Melissa spent hours watching Fishetta. When it was time for the first cleaning episode, Melissa said, “I can handle it.” But she decided not to bother with the fish net. It’ll be faster if I just put my hand over the opening to the bowl and pour out the dirty water, she thought to herself. But wouldn't you know it? That little fish squeezed right through Melissa’s little fingers and was last seen heading down the kitchen-sink drain.
“I’ve misplaced Fishetta!” Melissa shouted. And she had—permanently. Of course the little girl was devastated, and she cried and moped and moped and cried.
“Save your allowance and you can purchase another fish,” her mother suggested. “And next time, use the net.” But Melissa didn’t seem to pay much attention to that admonition. She was thinking about what she would name the next tenant.
In due time the two of them made another trip to the pet store and returned with Fishelda. When bowl-cleaning time rolled around Melissa was certain that this time she could pour out most of the water without letting the fish slip by. Oops. The little beastie got through her fingers again and disappeared down the drain. There was another round of crying and moping. Finally her mother told Melissa that she needed to stop the histrionics. “After all,” mother explained, “it was your actions that resulted in Fishelda hightailing it for parts unknown in the sewer system.” So Melissa began saving her allowance toward the purchase of Fishinna. (Melissa had no shortage of names!)
When it was time to change the water in Fishinna’s bowl, Melissa was certain she could pour out most of the water without letting the fish slip by. After all, she’d had a lot of experience. This time the little gold fish wiggled through Melissa’s fingers, took a flying fish-leap out of the sink, and landed on the floor with a plop. It flopped around, its gills working madly, as Melissa made valiant attempts to retrieve it. Mother heard the commotion and came to the rescue. She grabbed the fish net and captured the little critter but it was too late.
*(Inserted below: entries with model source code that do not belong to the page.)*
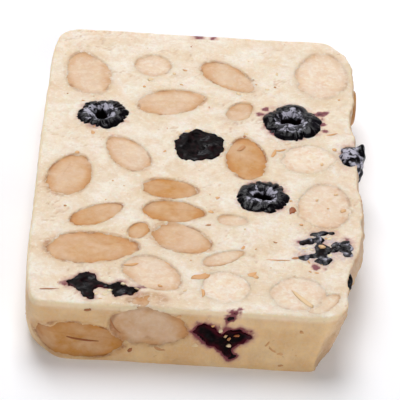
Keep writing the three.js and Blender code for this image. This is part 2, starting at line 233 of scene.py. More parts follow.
# Bits that lie in the surface: place along the face, length, width, heading, bend, tone (0 cream, 1 brown).
BITS_ON_TOP = (
    (1.5, -36.3, 4.0, 2.0, 22, 0.25, 0.62),
    (-12.0, -33.9, 2.8, 0.9, 12, 0.2, 0.56),
    (-4.9, -33.1, 2.6, 0.6, -40, 0.2, 0.45),
    (-6.2, -40.0, 1.2, 0.7, -35, 0.1, 0.52),
    (11.2, -34.9, 2.4, 1.3, 30, 0.3, 0.5),
    (9.3, -26.6, 2.4, 1.0, 60, 0.3, 0.6),
    (16.0, -29.8, 6.4, 0.4, 3, 0.1, 0.6),
    (14.6, 5.4, 4.2, 0.9, 70, 0.3, 0.55),
    (15.8, 6.6, 3.0, 0.7, 15, 0.3, 0.5),
    (26.4, 13.2, 2.6, 0.7, 20, 0.2, 0.6),
    (18.6, -13.6, 2.3, 1.6, 85, 0.1, 1.0),
    (20.9, -41.6, 6.4, 1.1, -52, 0.15, 0.24),
    (20.4, -18.1, 0.9, 0.8, 0, 0, 0.6),
    (8.2, 6.6, 2.6, 1.1, 60, 0.2, 0.72),
    (25.6, -12.2, 0.6, 0.4, 10, 0, 0.55),
    (23.4, -9.6, 0.9, 0.6, 70, 0, 0.3),
    (28.6, -12.6, 1.5, 0.9, 40, 0.2, 0.36),
    (27.2, -7.4, 1.0, 0.7, 20, 0, 0.3),
    (24.4, 2.6, 1.1, 0.6, 80, 0, 0.3),
    (2.4, -19.9, 1.3, 0.7, 20, 0, 0.75),
    (2.0, -41.4, 3.0, 0.8, 95, 0.3, 0.5),
    (-26.8, -42.9, 5.2, 0.45, 5, 0.05, 0.85),
    (-18.1, -43.7, 1.1, 0.8, 20, 0, 0.15),
    (-16.5, -43.8, 1.3, 0.7, -10, 0, 0.0),
    (-15.6, -42.4, 1.2, 0.8, 40, 0, 0.05),
    (-17.2, -45.0, 1.0, 0.6, 10, 0, 0.3),
    (-13.2, -40.4, 1.0, 0.7, 0, 0, 0.0),
    (24.5, -25.0, 1.2, 1.3, 80, 0, 0.3),
    (22.6, -25.9, 0.9, 0.6, 10, 0, 0.0),
    (25.9, -22.0, 1.1, 0.7, 30, 0, 0.0),
    (26.0, -27.4, 1.2, 0.8, 10, 0, 0.0),
    (21.0, -25.6, 1.6, 0.7, 10, 0, 0.0),
    (19.4, -28.9, 2.0, 0.8, 12, 0.1, 0.8),
)
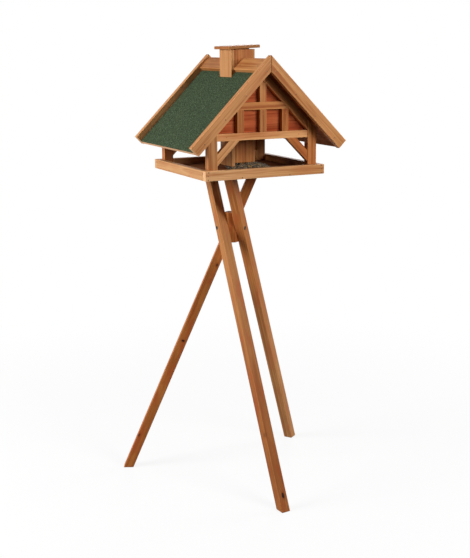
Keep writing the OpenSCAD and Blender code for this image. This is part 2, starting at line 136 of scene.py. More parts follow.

Fishinna turned up its tiny fins and sank slowly to the bottom of the bowl.
Melissa buried the tiny fish in the back yard under a monkey-pod tree. “I didn’t cry and mope when Fishinna got away from me,” Melissa said to her mother. “Aren’t you proud of me?" Silence. “Well, aren’t you proud of me?” Melissa persisted.
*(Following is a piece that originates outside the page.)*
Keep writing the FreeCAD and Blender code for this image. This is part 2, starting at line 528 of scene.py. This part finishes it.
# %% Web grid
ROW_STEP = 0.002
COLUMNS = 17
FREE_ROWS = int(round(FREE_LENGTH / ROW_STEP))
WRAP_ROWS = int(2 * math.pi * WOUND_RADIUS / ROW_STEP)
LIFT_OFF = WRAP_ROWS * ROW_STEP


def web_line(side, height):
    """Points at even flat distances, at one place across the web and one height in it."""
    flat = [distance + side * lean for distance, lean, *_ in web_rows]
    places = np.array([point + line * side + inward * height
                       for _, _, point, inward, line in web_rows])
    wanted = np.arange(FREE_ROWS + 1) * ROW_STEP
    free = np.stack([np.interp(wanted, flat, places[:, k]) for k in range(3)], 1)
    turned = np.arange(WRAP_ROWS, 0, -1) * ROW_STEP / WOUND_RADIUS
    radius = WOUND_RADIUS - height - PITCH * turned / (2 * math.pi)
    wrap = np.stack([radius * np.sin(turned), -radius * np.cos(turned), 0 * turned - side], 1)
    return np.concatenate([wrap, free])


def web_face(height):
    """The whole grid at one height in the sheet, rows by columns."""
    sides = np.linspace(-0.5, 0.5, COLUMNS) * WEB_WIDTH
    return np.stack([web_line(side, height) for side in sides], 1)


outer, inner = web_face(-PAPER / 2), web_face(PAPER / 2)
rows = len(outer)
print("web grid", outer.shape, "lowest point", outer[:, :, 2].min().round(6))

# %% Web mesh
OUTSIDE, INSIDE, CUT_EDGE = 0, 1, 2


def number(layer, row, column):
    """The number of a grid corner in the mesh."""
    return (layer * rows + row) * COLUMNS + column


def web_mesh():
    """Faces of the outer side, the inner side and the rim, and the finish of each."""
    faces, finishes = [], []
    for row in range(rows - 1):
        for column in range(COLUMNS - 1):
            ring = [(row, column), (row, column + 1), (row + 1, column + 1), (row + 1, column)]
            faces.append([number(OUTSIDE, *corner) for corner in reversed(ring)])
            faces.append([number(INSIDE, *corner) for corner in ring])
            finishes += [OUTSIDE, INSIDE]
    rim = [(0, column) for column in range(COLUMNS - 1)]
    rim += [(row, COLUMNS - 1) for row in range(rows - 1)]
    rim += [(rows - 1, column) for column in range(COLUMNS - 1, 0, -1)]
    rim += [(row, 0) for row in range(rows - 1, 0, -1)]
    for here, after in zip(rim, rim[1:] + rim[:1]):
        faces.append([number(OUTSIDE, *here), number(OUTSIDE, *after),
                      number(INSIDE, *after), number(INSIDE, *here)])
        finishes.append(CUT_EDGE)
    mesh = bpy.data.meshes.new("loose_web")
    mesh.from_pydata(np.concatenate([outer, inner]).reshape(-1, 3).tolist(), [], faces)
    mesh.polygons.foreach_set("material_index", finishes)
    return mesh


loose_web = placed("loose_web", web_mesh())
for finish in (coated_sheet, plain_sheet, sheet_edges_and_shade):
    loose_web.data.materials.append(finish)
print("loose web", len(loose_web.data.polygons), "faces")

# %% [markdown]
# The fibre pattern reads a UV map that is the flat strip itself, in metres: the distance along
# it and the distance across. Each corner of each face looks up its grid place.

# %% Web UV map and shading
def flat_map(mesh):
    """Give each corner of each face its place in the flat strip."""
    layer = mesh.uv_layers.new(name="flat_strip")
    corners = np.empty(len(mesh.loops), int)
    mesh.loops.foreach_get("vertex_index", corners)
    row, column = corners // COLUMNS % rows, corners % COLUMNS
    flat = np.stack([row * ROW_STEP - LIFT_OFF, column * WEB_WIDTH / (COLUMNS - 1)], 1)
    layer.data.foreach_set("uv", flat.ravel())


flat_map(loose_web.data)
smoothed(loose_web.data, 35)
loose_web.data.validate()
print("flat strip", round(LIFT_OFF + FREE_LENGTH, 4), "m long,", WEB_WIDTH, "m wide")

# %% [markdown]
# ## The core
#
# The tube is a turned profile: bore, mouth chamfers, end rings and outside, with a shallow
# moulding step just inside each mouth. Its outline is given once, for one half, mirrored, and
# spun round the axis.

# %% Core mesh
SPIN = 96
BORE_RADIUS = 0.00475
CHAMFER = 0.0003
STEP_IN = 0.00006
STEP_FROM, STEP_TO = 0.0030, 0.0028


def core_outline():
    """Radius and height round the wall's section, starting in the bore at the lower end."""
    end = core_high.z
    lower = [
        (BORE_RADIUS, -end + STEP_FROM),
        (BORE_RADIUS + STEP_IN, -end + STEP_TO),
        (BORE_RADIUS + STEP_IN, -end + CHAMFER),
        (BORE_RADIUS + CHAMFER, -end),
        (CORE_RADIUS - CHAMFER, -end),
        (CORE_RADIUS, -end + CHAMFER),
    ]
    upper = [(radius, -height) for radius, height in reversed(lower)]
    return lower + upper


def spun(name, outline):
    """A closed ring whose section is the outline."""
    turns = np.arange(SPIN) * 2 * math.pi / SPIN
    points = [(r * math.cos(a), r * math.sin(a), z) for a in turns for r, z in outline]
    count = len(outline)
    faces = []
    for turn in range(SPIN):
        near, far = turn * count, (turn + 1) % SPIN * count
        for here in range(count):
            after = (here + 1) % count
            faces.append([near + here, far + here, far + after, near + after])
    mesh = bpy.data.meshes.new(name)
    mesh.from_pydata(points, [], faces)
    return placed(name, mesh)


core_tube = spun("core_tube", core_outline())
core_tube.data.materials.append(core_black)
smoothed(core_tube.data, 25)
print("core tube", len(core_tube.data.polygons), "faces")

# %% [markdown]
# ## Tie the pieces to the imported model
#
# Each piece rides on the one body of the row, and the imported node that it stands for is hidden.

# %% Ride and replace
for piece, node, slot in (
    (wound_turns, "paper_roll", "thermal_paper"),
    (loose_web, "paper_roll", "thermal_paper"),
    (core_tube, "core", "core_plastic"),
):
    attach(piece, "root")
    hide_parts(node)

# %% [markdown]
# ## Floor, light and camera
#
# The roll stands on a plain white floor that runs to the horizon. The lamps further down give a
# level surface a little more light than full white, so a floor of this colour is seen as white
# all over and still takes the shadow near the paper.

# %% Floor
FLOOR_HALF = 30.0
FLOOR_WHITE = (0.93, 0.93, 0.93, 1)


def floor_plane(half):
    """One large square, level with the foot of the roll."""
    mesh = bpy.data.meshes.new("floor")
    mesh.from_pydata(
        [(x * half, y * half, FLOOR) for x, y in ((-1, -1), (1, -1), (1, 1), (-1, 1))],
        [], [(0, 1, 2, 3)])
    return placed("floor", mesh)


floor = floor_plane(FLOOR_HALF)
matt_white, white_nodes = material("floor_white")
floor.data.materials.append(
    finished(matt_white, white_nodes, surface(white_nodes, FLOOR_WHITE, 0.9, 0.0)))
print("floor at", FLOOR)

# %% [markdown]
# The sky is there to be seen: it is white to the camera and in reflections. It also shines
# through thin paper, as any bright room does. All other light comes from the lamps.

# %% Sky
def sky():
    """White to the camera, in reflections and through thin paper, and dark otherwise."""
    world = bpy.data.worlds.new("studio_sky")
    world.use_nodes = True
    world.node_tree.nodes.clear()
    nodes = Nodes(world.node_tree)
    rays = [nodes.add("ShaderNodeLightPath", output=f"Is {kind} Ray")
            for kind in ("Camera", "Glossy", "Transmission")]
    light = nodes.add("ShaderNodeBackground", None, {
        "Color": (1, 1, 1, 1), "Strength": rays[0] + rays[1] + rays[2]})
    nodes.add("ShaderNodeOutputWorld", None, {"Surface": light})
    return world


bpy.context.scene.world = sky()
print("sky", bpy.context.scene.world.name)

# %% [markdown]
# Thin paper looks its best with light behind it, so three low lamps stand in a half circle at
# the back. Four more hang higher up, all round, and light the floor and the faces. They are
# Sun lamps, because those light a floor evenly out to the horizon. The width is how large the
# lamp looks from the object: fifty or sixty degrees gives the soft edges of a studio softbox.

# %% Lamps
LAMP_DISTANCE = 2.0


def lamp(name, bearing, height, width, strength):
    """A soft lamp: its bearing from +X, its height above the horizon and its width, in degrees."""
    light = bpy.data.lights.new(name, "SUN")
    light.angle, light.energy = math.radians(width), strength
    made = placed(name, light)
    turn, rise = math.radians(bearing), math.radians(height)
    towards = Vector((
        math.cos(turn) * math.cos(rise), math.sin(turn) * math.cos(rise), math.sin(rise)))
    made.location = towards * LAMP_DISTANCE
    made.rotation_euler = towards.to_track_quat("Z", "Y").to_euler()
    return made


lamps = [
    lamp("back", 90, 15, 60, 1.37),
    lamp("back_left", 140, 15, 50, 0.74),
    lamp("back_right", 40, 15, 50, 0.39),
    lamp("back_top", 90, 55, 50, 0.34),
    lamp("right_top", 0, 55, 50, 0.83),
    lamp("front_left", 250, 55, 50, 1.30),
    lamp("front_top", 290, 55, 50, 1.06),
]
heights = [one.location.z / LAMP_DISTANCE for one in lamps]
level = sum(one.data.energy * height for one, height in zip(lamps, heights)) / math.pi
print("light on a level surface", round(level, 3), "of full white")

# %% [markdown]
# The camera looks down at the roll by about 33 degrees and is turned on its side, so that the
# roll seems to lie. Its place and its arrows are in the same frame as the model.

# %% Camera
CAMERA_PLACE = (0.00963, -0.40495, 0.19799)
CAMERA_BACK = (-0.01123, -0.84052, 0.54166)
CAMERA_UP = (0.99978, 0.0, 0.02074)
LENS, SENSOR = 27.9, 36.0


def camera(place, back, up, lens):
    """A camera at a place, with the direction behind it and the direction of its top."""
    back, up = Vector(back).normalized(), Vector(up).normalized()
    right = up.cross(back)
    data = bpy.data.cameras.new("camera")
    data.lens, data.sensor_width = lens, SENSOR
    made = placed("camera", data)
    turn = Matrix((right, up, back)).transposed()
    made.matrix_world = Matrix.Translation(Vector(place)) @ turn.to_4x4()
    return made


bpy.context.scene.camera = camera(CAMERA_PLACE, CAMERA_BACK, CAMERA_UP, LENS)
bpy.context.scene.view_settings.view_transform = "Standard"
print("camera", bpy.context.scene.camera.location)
“I'm glad you didn't waste a lot of time crying and moping,” replied the mother. “However...”
“I know,” Melissa said. “If I’d used the net to begin with, I wouldn't have lost Fishetta, Fishelda, or Fishinna.
“And wouldn't have had anything to be upset about in the first place,” agreed her mother.
“And so,” I concluded, looking at Andrea, “Melissa brought Fishanza home from the pet store and used the net from then on.” There was no response but Andrea’s face held a puzzled look. “In metaphor,” I explained, “the story illustrates the difference between a band-aid (trying to rescue a bad situation) and a bonanza (taking preventive action that yields big dividends).”
“I understand the metaphor,” Andrea said, “but I’m not sure how it applies to me.”
I concentrated on my salad and thought: There is an ocean of difference between understanding a concept intellectually and putting yourself in the picture; in being able to stand back, as it were, and observe your own behavior to the point that you know how to alter it successfully. It’s the difference between recognizing an open door and actually walking through it. It’s all about awareness, insight, and choice.
Suddenly a knowing smile lit up Andrea’s face, and she began to chuckle. “Oh my,” she said, “I get it! I get it!” Andrea explained that her typical pattern had been to offer critical comments about projects at the end of the day, when her boss was tired and hurrying to wrap up his work. “I never could understand why he got irate and reacted negatively,” she mused. “And I was so proud of myself for not getting upset this time when he lost his temper,” she concluded. “Too funny! From now on I’ll choose a more appropriate time to offer my suggestions.”
Have any fish slipped through your fingers lately? Use the net!